Ada istilah APEC Blue Skies di kalangan warga Beijing. Beberapa minggu sebelum kami ke Beijing memang diadakan pertemuan pemimpin-pemimpin negara APEC di Beijing. Untuk mengurangi polusi, Pemerintah Tiongkok meliburkan pabrik dan kantor-kantor selama 6 hari. Kendaraan bermotor pun dibatasi di jalan-jalan raya utama. Hasilnya, langit kota Beijing berwarna biru selama pertemuan APEC berlangsung.

Suasana pagi di Beijing

Suasana pagi di Beijing

Namun itu tak berlangsung lama. Buktinya saat kami ke sana, langit Beijing kembali berwarna abu-abu. Jadilah kami ke mana-mana memakai masker. Masker yang saya bawa dari rumah tidak sempat saya pakai karena saya memakai masker yang lebih bagus di Beijing, dikasih sama Rebecca dan Indira. Untung saja kegiatan kami selama MBWT cukup banyak di dalam gedung, jadi ya masalah polusi udara sedikit teratasi.

Selama 4 hari kami berada di Beijing, hari pertama terasa sangat berpolusi. Hari kedua dan ketiga langit Beijing agak sedikit cerah, walaupun tidak berwarna biru. Analisis saya karena dua hari itu adalah akhir pekan sehingga pabrik-pabrik ada yang libur. Sebuah analisis yang tidak bisa dipertanggungjawabkan kebenarannya tentu saja. Tetapi sepanjang pengamatan saya pada 2 hari akhir pekan itu di kejauhan tidak terlihat asap pabrik yang membumbung di udara.

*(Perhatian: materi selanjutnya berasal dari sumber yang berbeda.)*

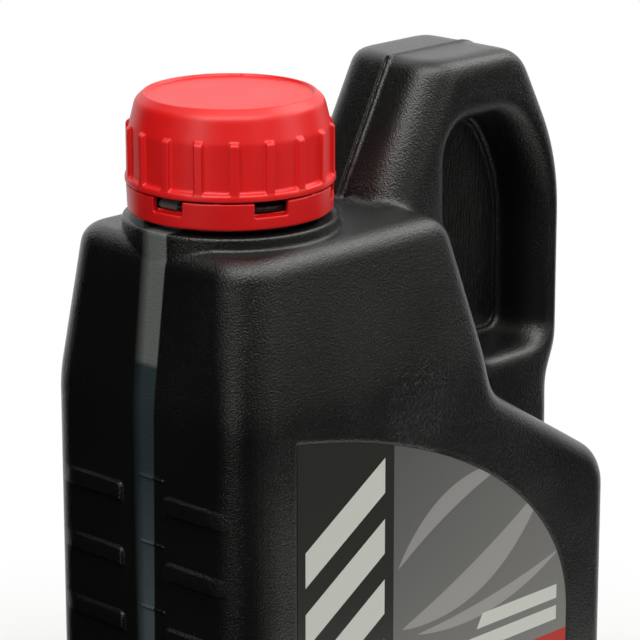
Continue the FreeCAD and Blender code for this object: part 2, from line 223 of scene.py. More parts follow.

Yah, walaupun polusi udara di Beijing bisa saya katakan sangat parah, tapi untuk hanya 3-4 hari berada di sana saya masih merasa wajarlah. Terganggu sih, tapi tidak terlalu. Jika merasa polusi udara di Jakarta parah dan sangat mengganggu, itu tidak ada apa-apanya sama udara di Beijing. Mendadak saya jadi bersyukur tinggal di sekitaran Jakarta yang walaupun berpolusi udara juga tetapi saat-saat tertentu, pagi hari misalnya, masih bisa saya hirup udara yang segar. Dan selama di Beijing saya jadi mikir, Pemerintah Tiongkok sepertinya kurang sayang sama warganya sendiri deh. Udara bersih dan langit biru cuma terjadi saat tamu-tamu negara APEC berkunjung ke sana. Jika merasa Pemerintah Indonesia suka pencitraan, Tiongkok ternyata lebih PENCITRAAN.